The book did shed valuable light on the relationship between Turkey and Germany, which I vaguely knew existed and which I now understand better (though as the quote above demonstrates, I'll need to bring some other sources to bear before feeling confident about what I've learned). The author writes: "Germany's control over Turkey depends upon the maintenance of a corrupt minority in power--too weak and corrupt to remain in it without Germany's guarantee, and corrupt enough, when secured in it, to put it at Germany's disposal." He quotes a Dr. Rohrbach: "We have set beore ourselves the necessary and legiimate aim of spreading and enrooting German influence in Turkey, not only by military missions and the construciton of railways, but also by the establishment of intellectual relations, by the work of German Kultur--in a word, by moral conquests; and we are determined, by pacific means, to reach an amicable understanding with the Turks and the other nations in the Turkish Empire. Our ulterior object in this is to strenthen the Turkish Empire internally with the aid of German science, enducation, and training, and for this work the Armenians are indispensible."

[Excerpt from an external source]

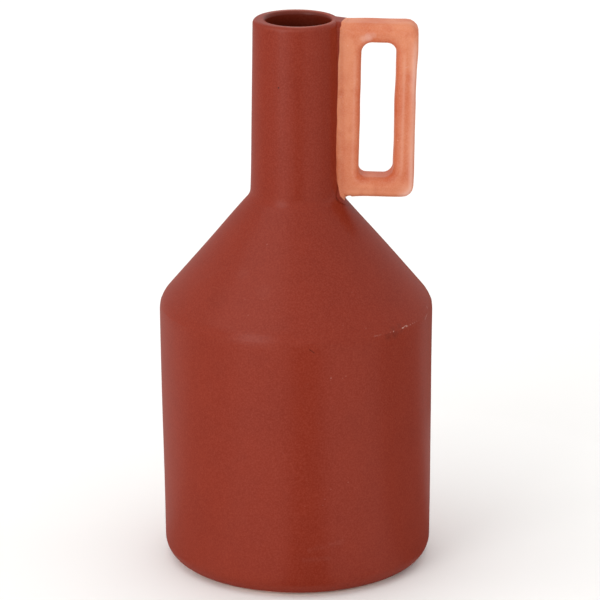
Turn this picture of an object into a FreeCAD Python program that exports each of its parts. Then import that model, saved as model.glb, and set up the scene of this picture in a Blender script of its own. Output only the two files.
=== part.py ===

Yet the author argues that because of Germany's dependence on controlling the Ottoman minority, which initiated the Armenian atrocities, the Germans would not intervene, allowing the masacres which they felt ruined the prosperity of the country because they were caught between a rock and a hard place in their own political machinations. The international community censured Germany for not intervening. Interesting insights.
So I give the book three stars. Hard to read. Maybe I'm just not smart enough. Might be worth revisiting when I've read other, more accessible histories of Turkey.